__Exercise__. Transcribe only the lines of the listing below from the one holding "points.insert(-1, (BORE_R, BORE_FLOOR" through the one holding "bpy.context.scene.collection.objects.link(empty)", inclusive, without any change.

%%

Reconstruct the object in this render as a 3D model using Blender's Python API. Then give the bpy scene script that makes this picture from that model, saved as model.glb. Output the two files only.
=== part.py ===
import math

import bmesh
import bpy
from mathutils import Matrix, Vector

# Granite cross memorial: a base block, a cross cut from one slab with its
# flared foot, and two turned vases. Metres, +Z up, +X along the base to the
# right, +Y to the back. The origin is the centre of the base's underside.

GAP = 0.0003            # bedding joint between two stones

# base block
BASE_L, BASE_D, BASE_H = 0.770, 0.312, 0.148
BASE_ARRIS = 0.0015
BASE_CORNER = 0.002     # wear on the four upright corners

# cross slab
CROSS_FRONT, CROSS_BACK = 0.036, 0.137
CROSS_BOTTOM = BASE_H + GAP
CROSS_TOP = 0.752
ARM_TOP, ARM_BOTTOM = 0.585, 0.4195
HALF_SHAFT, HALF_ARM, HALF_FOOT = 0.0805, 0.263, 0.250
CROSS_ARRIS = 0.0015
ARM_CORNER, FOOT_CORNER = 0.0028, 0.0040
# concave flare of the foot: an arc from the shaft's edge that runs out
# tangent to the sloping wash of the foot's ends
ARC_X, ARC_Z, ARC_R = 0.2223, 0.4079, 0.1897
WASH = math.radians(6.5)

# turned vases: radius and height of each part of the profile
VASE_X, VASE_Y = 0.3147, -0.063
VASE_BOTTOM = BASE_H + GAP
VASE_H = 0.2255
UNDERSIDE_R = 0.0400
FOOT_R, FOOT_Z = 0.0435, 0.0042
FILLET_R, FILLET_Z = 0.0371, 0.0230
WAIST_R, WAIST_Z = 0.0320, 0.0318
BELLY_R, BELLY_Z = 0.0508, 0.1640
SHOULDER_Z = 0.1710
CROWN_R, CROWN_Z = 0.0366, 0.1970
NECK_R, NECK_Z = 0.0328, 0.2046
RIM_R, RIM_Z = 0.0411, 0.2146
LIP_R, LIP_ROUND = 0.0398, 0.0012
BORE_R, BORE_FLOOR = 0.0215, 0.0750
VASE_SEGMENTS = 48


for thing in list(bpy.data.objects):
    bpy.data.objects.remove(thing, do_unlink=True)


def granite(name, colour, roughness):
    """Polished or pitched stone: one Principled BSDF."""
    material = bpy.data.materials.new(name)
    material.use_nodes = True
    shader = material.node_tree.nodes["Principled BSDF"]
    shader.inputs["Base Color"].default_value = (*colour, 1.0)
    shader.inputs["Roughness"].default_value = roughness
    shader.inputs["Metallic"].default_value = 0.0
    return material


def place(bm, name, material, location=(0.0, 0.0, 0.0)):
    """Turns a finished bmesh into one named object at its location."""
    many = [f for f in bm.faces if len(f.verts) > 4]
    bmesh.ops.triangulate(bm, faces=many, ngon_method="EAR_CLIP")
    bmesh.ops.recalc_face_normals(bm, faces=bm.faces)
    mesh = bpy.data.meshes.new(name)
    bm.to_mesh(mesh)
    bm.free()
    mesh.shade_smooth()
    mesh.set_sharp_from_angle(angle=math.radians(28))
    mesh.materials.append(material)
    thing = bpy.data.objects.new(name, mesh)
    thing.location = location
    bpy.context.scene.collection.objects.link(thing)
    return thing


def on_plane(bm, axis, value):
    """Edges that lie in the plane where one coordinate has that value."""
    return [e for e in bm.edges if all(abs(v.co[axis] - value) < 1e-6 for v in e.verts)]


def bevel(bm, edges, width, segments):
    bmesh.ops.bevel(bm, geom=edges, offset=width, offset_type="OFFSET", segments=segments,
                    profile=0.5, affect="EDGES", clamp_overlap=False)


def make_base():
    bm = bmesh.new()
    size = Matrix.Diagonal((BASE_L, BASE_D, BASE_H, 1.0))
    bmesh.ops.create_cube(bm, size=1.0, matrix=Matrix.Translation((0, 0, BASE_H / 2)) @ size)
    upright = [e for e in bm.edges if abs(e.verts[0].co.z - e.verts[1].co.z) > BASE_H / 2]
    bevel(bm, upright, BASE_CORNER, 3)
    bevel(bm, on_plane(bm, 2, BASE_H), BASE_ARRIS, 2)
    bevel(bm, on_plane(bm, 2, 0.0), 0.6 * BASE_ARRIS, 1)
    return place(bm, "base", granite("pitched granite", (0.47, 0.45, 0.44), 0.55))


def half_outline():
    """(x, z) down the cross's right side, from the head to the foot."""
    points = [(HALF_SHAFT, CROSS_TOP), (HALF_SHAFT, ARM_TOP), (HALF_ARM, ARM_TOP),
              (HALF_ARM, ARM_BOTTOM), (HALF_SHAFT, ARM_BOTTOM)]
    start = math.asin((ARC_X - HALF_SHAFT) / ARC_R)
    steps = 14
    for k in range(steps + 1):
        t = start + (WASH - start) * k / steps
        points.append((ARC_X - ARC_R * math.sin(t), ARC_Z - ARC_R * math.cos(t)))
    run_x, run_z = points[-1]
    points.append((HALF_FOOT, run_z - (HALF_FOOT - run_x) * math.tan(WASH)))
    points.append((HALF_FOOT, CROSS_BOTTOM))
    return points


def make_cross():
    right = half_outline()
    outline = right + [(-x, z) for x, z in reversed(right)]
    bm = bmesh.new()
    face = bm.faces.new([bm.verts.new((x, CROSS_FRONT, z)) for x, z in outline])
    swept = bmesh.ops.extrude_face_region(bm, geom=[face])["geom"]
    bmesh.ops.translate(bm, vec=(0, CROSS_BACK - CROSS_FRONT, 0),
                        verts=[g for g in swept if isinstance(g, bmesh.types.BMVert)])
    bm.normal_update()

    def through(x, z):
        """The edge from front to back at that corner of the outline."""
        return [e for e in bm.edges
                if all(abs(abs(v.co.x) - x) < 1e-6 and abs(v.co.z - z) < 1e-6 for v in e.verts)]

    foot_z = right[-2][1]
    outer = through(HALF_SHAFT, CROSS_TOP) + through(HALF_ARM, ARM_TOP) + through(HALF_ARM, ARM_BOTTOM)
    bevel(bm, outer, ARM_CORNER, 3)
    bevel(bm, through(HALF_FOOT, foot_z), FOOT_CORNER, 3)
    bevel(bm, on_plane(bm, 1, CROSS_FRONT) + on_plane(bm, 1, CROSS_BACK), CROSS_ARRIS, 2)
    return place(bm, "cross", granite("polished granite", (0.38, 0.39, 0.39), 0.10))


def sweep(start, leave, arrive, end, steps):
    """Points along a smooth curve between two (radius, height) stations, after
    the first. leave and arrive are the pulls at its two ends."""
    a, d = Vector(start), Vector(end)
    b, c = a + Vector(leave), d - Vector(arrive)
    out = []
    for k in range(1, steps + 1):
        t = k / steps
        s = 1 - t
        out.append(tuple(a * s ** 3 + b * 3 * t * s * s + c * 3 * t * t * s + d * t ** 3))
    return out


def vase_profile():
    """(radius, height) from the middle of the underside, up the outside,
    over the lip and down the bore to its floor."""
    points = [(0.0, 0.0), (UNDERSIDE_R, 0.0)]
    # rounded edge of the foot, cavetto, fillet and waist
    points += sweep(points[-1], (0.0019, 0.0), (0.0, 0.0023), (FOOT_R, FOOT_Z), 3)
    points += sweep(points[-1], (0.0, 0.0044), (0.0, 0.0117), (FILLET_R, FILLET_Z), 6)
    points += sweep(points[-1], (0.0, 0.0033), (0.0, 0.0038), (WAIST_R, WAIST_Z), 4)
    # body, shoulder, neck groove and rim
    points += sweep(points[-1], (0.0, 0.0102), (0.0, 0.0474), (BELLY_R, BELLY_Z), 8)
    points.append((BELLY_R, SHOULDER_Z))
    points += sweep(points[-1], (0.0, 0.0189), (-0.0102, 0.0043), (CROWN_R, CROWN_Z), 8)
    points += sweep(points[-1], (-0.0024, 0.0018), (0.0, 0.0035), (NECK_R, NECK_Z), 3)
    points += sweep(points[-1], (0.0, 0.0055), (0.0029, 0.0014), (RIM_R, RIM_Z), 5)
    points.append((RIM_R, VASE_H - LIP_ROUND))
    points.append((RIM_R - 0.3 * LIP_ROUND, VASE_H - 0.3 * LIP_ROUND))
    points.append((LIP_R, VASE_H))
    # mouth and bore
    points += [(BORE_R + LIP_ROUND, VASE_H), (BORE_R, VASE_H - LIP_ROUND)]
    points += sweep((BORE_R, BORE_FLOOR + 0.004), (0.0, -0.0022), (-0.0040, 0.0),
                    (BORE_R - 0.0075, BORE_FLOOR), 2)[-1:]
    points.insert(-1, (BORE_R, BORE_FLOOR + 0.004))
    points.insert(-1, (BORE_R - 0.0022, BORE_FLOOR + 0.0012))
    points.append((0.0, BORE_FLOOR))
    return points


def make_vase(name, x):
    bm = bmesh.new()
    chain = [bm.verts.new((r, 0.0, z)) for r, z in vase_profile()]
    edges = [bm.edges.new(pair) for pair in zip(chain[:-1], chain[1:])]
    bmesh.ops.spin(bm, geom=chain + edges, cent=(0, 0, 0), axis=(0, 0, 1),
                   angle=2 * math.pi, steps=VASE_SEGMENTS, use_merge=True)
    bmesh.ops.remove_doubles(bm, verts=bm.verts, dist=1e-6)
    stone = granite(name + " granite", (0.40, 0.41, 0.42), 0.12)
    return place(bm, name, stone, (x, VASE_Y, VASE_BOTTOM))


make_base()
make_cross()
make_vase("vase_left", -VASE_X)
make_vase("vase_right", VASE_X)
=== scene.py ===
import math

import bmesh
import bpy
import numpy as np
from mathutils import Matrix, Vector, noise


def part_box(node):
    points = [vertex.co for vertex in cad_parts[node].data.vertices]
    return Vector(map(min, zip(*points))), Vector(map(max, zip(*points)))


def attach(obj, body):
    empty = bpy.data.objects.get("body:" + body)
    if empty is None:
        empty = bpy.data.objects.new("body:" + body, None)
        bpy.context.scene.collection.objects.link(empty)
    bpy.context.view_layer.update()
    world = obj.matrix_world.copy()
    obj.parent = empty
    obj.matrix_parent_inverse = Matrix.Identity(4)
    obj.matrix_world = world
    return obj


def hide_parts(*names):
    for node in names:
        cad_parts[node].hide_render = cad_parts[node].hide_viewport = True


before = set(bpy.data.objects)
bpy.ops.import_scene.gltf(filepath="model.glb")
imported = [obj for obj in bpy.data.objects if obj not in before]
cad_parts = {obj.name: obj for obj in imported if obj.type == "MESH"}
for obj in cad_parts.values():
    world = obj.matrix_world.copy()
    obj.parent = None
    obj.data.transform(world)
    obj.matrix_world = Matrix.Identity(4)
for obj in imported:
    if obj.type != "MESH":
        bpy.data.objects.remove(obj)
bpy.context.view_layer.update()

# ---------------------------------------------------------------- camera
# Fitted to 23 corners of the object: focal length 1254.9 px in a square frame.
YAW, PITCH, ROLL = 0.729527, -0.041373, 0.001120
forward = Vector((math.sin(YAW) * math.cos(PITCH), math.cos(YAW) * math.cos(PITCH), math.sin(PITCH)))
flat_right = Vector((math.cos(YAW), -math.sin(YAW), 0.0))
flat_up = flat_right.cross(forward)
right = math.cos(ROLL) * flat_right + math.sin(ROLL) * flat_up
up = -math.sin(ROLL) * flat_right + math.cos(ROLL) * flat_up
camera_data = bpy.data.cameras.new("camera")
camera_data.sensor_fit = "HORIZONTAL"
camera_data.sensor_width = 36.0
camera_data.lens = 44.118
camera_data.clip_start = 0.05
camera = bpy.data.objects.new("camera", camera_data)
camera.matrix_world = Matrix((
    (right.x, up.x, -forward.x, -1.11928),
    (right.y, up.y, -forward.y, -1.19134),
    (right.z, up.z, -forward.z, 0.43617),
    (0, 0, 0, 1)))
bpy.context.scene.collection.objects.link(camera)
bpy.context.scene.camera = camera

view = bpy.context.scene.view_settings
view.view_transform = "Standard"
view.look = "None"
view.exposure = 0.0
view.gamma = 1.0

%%

__Output of the task__.
    points.insert(-1, (BORE_R, BORE_FLOOR + 0.004))
    points.insert(-1, (BORE_R - 0.0022, BORE_FLOOR + 0.0012))
    points.append((0.0, BORE_FLOOR))
    return points


def make_vase(name, x):
    bm = bmesh.new()
    chain = [bm.verts.new((r, 0.0, z)) for r, z in vase_profile()]
    edges = [bm.edges.new(pair) for pair in zip(chain[:-1], chain[1:])]
    bmesh.ops.spin(bm, geom=chain + edges, cent=(0, 0, 0), axis=(0, 0, 1),
                   angle=2 * math.pi, steps=VASE_SEGMENTS, use_merge=True)
    bmesh.ops.remove_doubles(bm, verts=bm.verts, dist=1e-6)
    stone = granite(name + " granite", (0.40, 0.41, 0.42), 0.12)
    return place(bm, name, stone, (x, VASE_Y, VASE_BOTTOM))


make_base()
make_cross()
make_vase("vase_left", -VASE_X)
make_vase("vase_right", VASE_X)
=== scene.py ===
import math

import bmesh
import bpy
import numpy as np
from mathutils import Matrix, Vector, noise


def part_box(node):
    points = [vertex.co for vertex in cad_parts[node].data.vertices]
    return Vector(map(min, zip(*points))), Vector(map(max, zip(*points)))


def attach(obj, body):
    empty = bpy.data.objects.get("body:" + body)
    if empty is None:
        empty = bpy.data.objects.new("body:" + body, None)
        bpy.context.scene.collection.objects.link(empty)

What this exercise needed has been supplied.